»»

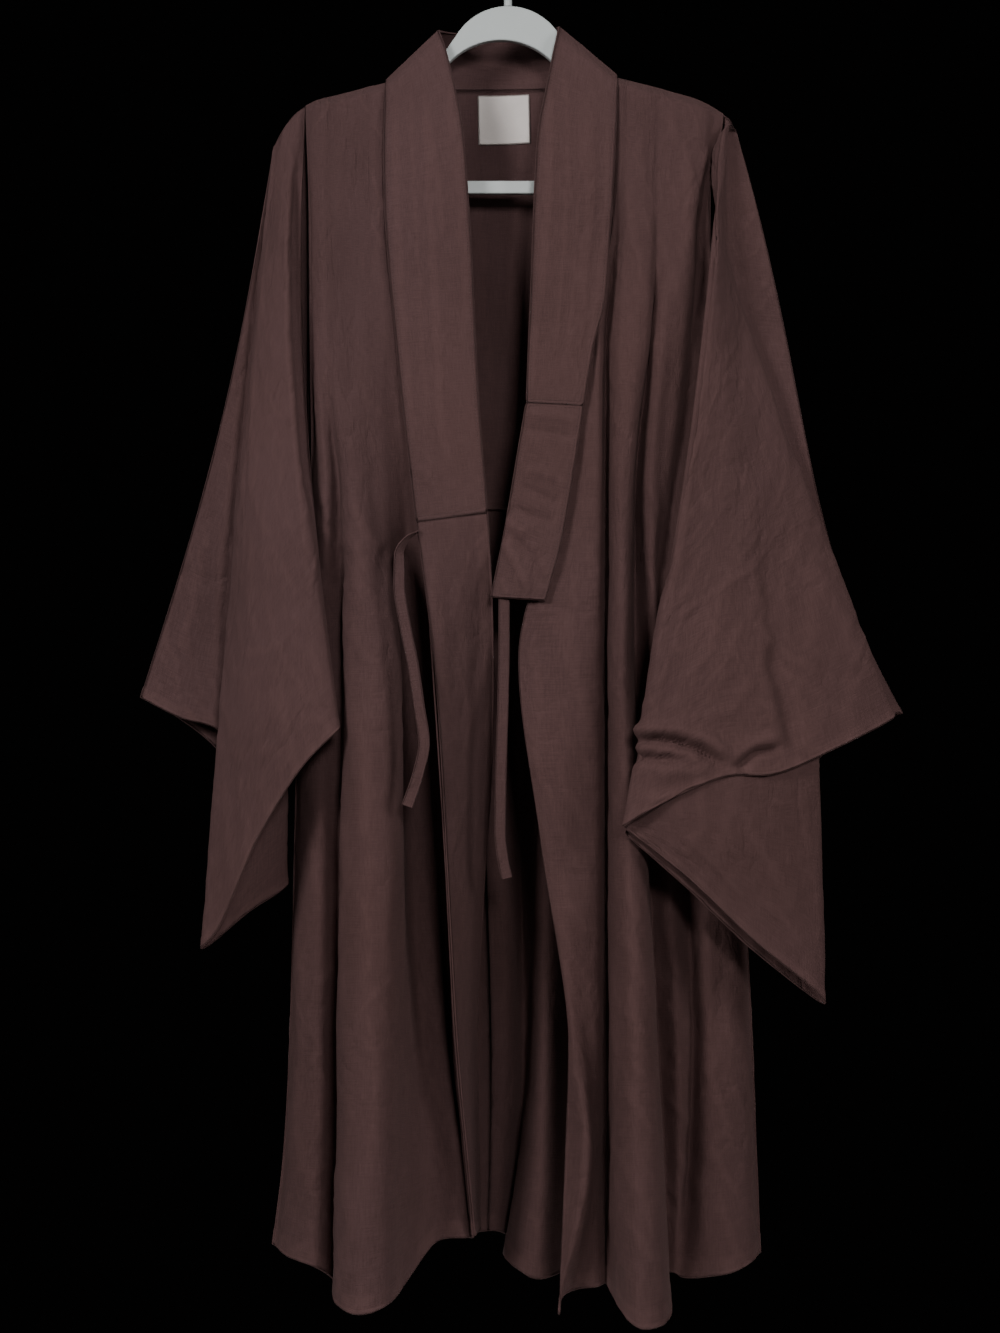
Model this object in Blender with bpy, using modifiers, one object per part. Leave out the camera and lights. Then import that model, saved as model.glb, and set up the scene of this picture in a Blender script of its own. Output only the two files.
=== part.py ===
"""Buddhist monk robe hung open on a one-piece plastic hanger.

Metres, +Z up, +X to the wearer's left, -Y towards the front. The origin is the inner top of
the hanger's hook, where the whole thing hangs.

Every table gives millimetres on the hanger's own plane (y = 0). fan() then carries a point to
its depth: the robe spreads away from its front about the middle of its height, so a point y
behind the hanger lies wider by y / FAN_REACH.
"""
from collections import namedtuple

import bpy
import numpy as np

MM = 0.001
FAN_REACH = 2.0
MIDDLE_Z = -0.7265
CLOTH = 0.0016
BAND = 0.0026
TIE = 0.0012
RIDGE_REACH = 0.008
LABEL_CLOTH = 0.001
YOKE_LIFT = 0.0031
LABEL_LIFT = 0.0022
BAND_BELLY = 1.5
STRIP_BELLY = 2.0

FOLD_STEPS = 2
BODY_ROWS = 17
YOKE_ROWS = 10
LABEL_ROWS = 5
FRONT_SLEEVE_ROWS = 12
BACK_SLEEVE_ROWS = 10
BAG_ROWS = 8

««

**STATED GOAL**
Repeat the data above, word for word.

**RESULT OF THE EXERCISE**
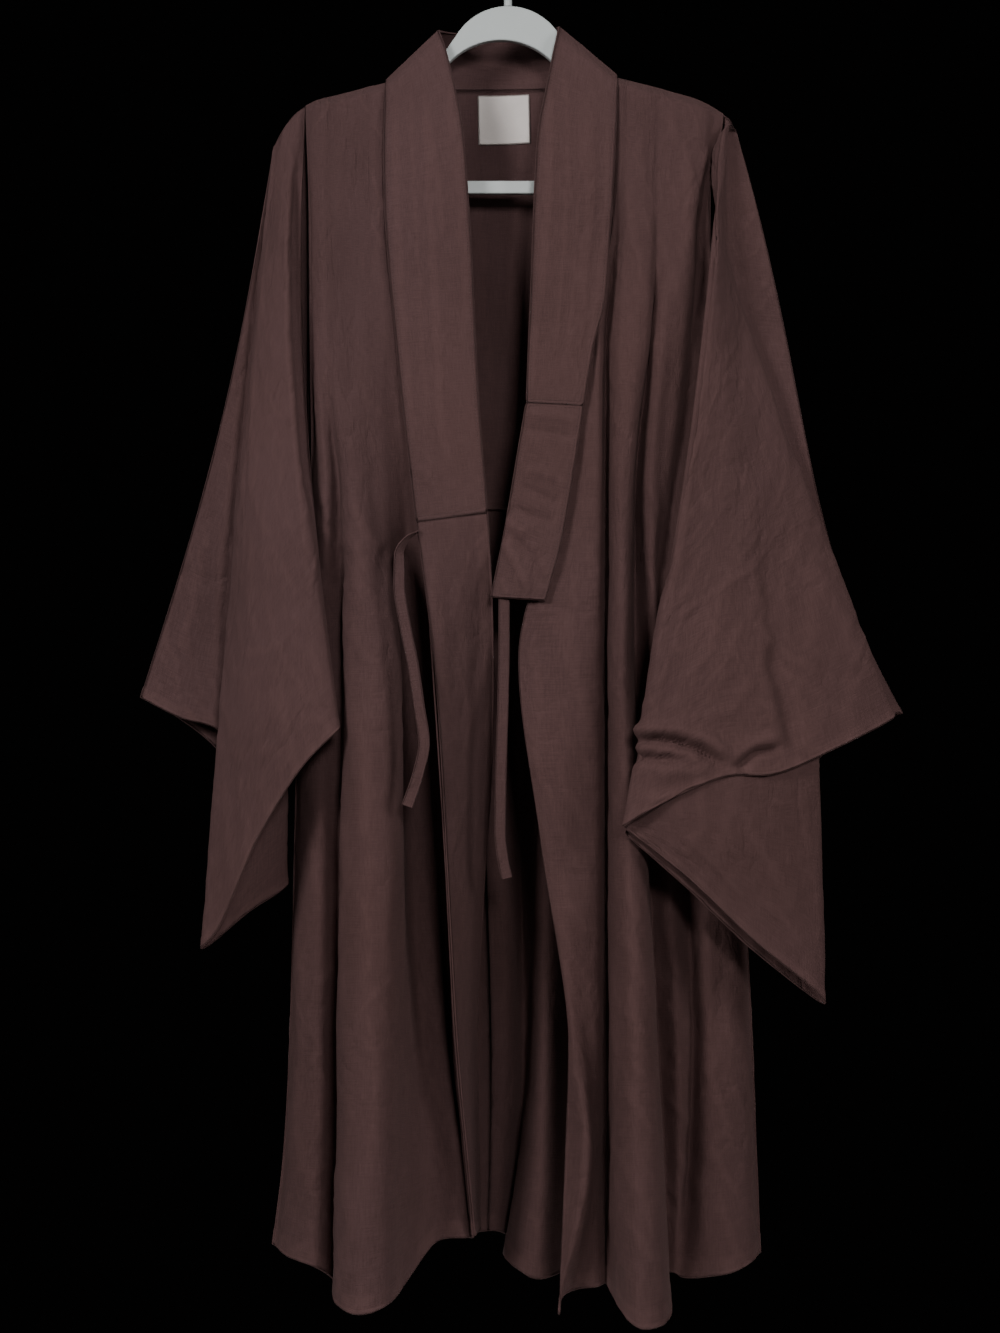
Model this object in Blender with bpy, using modifiers, one object per part. Leave out the camera and lights. Then import that model, saved as model.glb, and set up the scene of this picture in a Blender script of its own. Output only the two files.
=== part.py ===
"""Buddhist monk robe hung open on a one-piece plastic hanger.

Metres, +Z up, +X to the wearer's left, -Y towards the front. The origin is the inner top of
the hanger's hook, where the whole thing hangs.

Every table gives millimetres on the hanger's own plane (y = 0). fan() then carries a point to
its depth: the robe spreads away from its front about the middle of its height, so a point y
behind the hanger lies wider by y / FAN_REACH.
"""
from collections import namedtuple

import bpy
import numpy as np

MM = 0.001
FAN_REACH = 2.0
MIDDLE_Z = -0.7265
CLOTH = 0.0016
BAND = 0.0026
TIE = 0.0012
RIDGE_REACH = 0.008
LABEL_CLOTH = 0.001
YOKE_LIFT = 0.0031
LABEL_LIFT = 0.0022
BAND_BELLY = 1.5
STRIP_BELLY = 2.0

FOLD_STEPS = 2
BODY_ROWS = 17
YOKE_ROWS = 10
LABEL_ROWS = 5
FRONT_SLEEVE_ROWS = 12
BACK_SLEEVE_ROWS = 10
BAG_ROWS = 8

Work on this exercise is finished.